Example: "Provider will perform weekly statistical tests for data drift and notify Customer within 2 hours if drift exceeds a PSI threshold of 0.2."

Ties AI service reliability to business outcomes and defines remedies for failure.

• Error Budget Consumption (Burn Rate): Defines alerting thresholds based on the rate of SLO violation.
• Composite SLO: Overall reliability score derived from multiple AI-specific SLIs.
• Business Metric Correlation: SLA may be linked to downstream metrics like conversion rate or customer satisfaction (CSAT).
• Service Credits/Penalties: Financial remedies defined per violation, often scaling with severity and duration.

Example: "If the composite SLO for the recommendation service falls below 99.5% for a calendar month, Customer will receive a service credit equal to 15% of that month's fees."

A Service Level Objective (SLO) is the quantitative target that forms the core of an SLA. It defines the acceptable level of service reliability, typically expressed as a percentage over a rolling time window (e.g., "99.9% of requests must have latency < 200ms this month"). SLOs are internal goals that, when met, ensure customer satisfaction and prevent SLA breaches.

• Purpose: To create a clear, measurable target for engineering teams.
• Example: "The p95 latency for text completions must be ≤ 500ms for 99% of requests in a 30-day window."

A Service Level Indicator (SLI) is the raw, measurable metric that quantifies an aspect of service performance. It is the direct measurement used to evaluate an SLO. For AI services, key SLIs include:

• Model Inference Latency: End-to-end time from request to final response.
• Error Rate: Percentage of requests resulting in a 5xx HTTP error or a model-serving failure.
• Throughput: Queries processed per second (QPS).
• Quality Metrics: Such as hallucination rate or retrieval precision. An SLI becomes meaningful when paired with an SLO target.

An Error Budget is the explicit, calculated amount of unreliability a service can tolerate without violating its SLO. It is derived as 100% - SLO Target. If the SLO is 99.9% availability, the error budget is 0.1% of unsuccessful requests over the compliance period.

• Function: It quantifies risk and governs release velocity. Teams can deploy new features as long as they don't exhaust the budget.
• Management: Exhausting the budget should trigger a freeze on feature launches and a focus on stability and remediation. It transforms SLOs from abstract goals into a central resource for managing engineering trade-offs.

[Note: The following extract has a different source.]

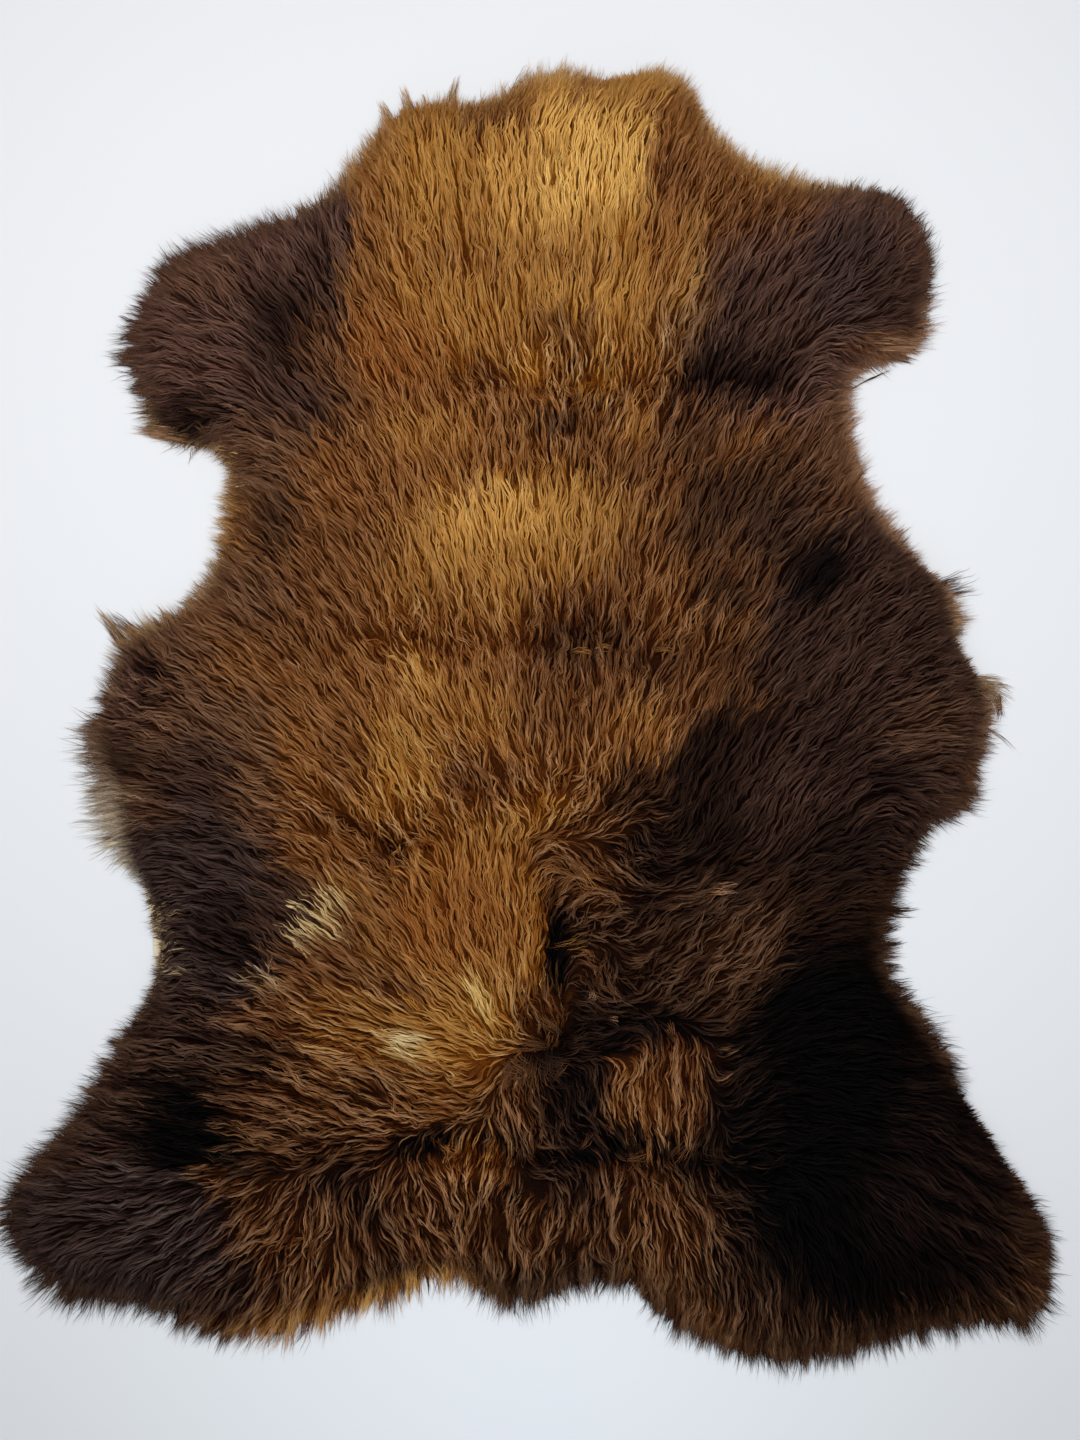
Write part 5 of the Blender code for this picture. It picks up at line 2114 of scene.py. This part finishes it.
def make_tufts(fields):
    """The tufts and curls that differ from the wool round them, as one mesh."""
    chance = np.random.default_rng(SEED + 5)
    parts = [grow_tuft(fields, chance, row) for rows in TUFTS.values() for row in rows]
    centre, width, colour, evened = (np.concatenate(part) for part in zip(*parts))
    roll = chance.normal(0, math.radians(TUFT["roll"]), len(centre))
    mesh, cells = ribbon_mesh("tufts", centre, width, colour, evened, roll, TUFT)
    return [show(mesh, wool_material("tufts", cells))]


def cut_into_pieces(name, grown, chance, look):
    """Meshes of no more strands than a piece may have, in bands from neck to tail."""
    centre, width, colour, evened = grown
    order = np.argsort(-centre[:, 0, 1])
    parts = np.array_split(order, math.ceil(len(order) / PIECE_STRANDS[name]))
    pieces = []
    for number, part in enumerate(parts, 1):
        roll = chance.normal(0, math.radians(look["roll"]), len(part))
        label = f"{name}_{number}"
        mesh, cells = ribbon_mesh(label, centre[part], width[part], colour[part],
                                  evened[part], roll, look)
        pieces.append(show(mesh, wool_material(label, cells)))
    return pieces


def add_area_light(name, place, size, power, colour):
    """A soft square light that points at the skin."""
    light = bpy.data.lights.new(name, "AREA")
    light.shape = "SQUARE"
    light.size = size
    light.energy = power
    light.color = colour
    item = bpy.data.objects.new(name, light)
    item.location = place
    item.rotation_euler = (-Vector(place)).to_track_quat("-Z", "Y").to_euler()
    item.visible_camera = False
    bpy.context.scene.collection.objects.link(item)


def make_floor():
    """The pale floor under the skin."""
    mesh = bpy.data.meshes.new("floor")
    half = FLOOR_HALF
    corners = [(-half, -half, 0), (half, -half, 0), (half, half, 0), (-half, half, 0)]
    mesh.from_pydata(corners, [], [(0, 1, 2, 3)])
    floor = show(mesh, floor_material())
    floor.location.z = -FLOOR_DROP


def make_camera():
    """The camera straight above the picture's middle."""
    camera = bpy.data.cameras.new("camera")
    camera.lens = CAMERA_LENS
    camera.sensor_width = CAMERA_SENSOR
    item = bpy.data.objects.new("camera", camera)
    centre = from_picture(np.array(PICTURE) / 2) * MM
    picture_height = PICTURE[1] * PIXEL * MM
    rise = picture_height * camera.lens / camera.sensor_width
    item.location = (centre[0], centre[1], rise + CAMERA_RISE)
    bpy.context.scene.collection.objects.link(item)
    bpy.context.scene.camera = item


def make_studio():
    """A pale floor, soft lights and the camera straight above the skin."""
    make_floor()
    world = bpy.data.worlds.new("studio")
    world.use_nodes = True
    background = world.node_tree.nodes["Background"]
    background.inputs["Color"].default_value = WORLD_COLOUR
    background.inputs["Strength"].default_value = WORLD_STRENGTH
    bpy.context.scene.world = world
    for name, place, size, power, colour in LIGHTS:
        add_area_light(name, place, size, power, colour)
    make_camera()
    bpy.context.scene.view_settings.view_transform = "Standard"


def main():
    """The whole scene: the leather, the undercoat, the wool and the studio."""
    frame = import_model()
    nodes = frame["nodes"]
    fields, foot_ring = make_fields(nodes["hide"], nodes["fleece"])
    sparser = 1.0
    hide = nodes["hide"]
    hide.data.materials.clear()
    hide.data.materials.append(leather_material())
    undercoat = make_undercoat(fields, foot_ring)
    wool = make_wool(fields, sparser) + make_rim(fields, sparser)
    wool += make_skirt(fields, sparser) + make_tufts(fields)
    for piece in [undercoat, *wool]:
        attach(piece, "root")
        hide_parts("fleece")
    make_studio()


main()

Golden Signals are four high-level metrics that provide a comprehensive view of any service's health, as defined in Site Reliability Engineering (SRE). They are foundational for defining SLIs:

• Latency: The time to service a request (focus on tail percentiles like p95, p99).
• Traffic: The demand on the system (e.g., queries per second, concurrent users).
• Errors: The rate of failed requests (e.g., HTTP 5xx, model inference failures).
• Saturation: How "full" the service is (e.g., GPU memory utilization, queue depth). Monitoring these signals provides the baseline data needed to create meaningful, user-centric SLOs.

A Critical User Journey (CUJ) is a specific, end-to-end sequence of interactions that is essential to user success. SLOs should be derived from CUJs rather than low-level system metrics to ensure they reflect real user experience.

• For AI Services: A CUJ could be "User submits a complex query, the RAG system retrieves relevant context, and the LLM generates a factual, cited answer."
• Impact: SLIs for this CUJ would measure the end-to-end success rate, latency, and answer faithfulness of this entire flow, ensuring the SLO protects the business value of the service.

Burn Rate measures how quickly a service is consuming its error budget, expressed as a percentage of the budget burned per hour. A burn rate of 100% means the budget will be exhausted in the SLO's time window.

• Multi-Window Alerting is a sophisticated strategy that uses burn rate to trigger alerts. It sets different thresholds for short and long time windows to distinguish between brief incidents and sustained degradation.
  • Example: Alert if the budget burns at 10x rate for 1 hour (fast, short-term alert) OR at 2x rate for 6 hours (slower, long-term alert). This reduces alert fatigue while ensuring timely response to real SLO risks.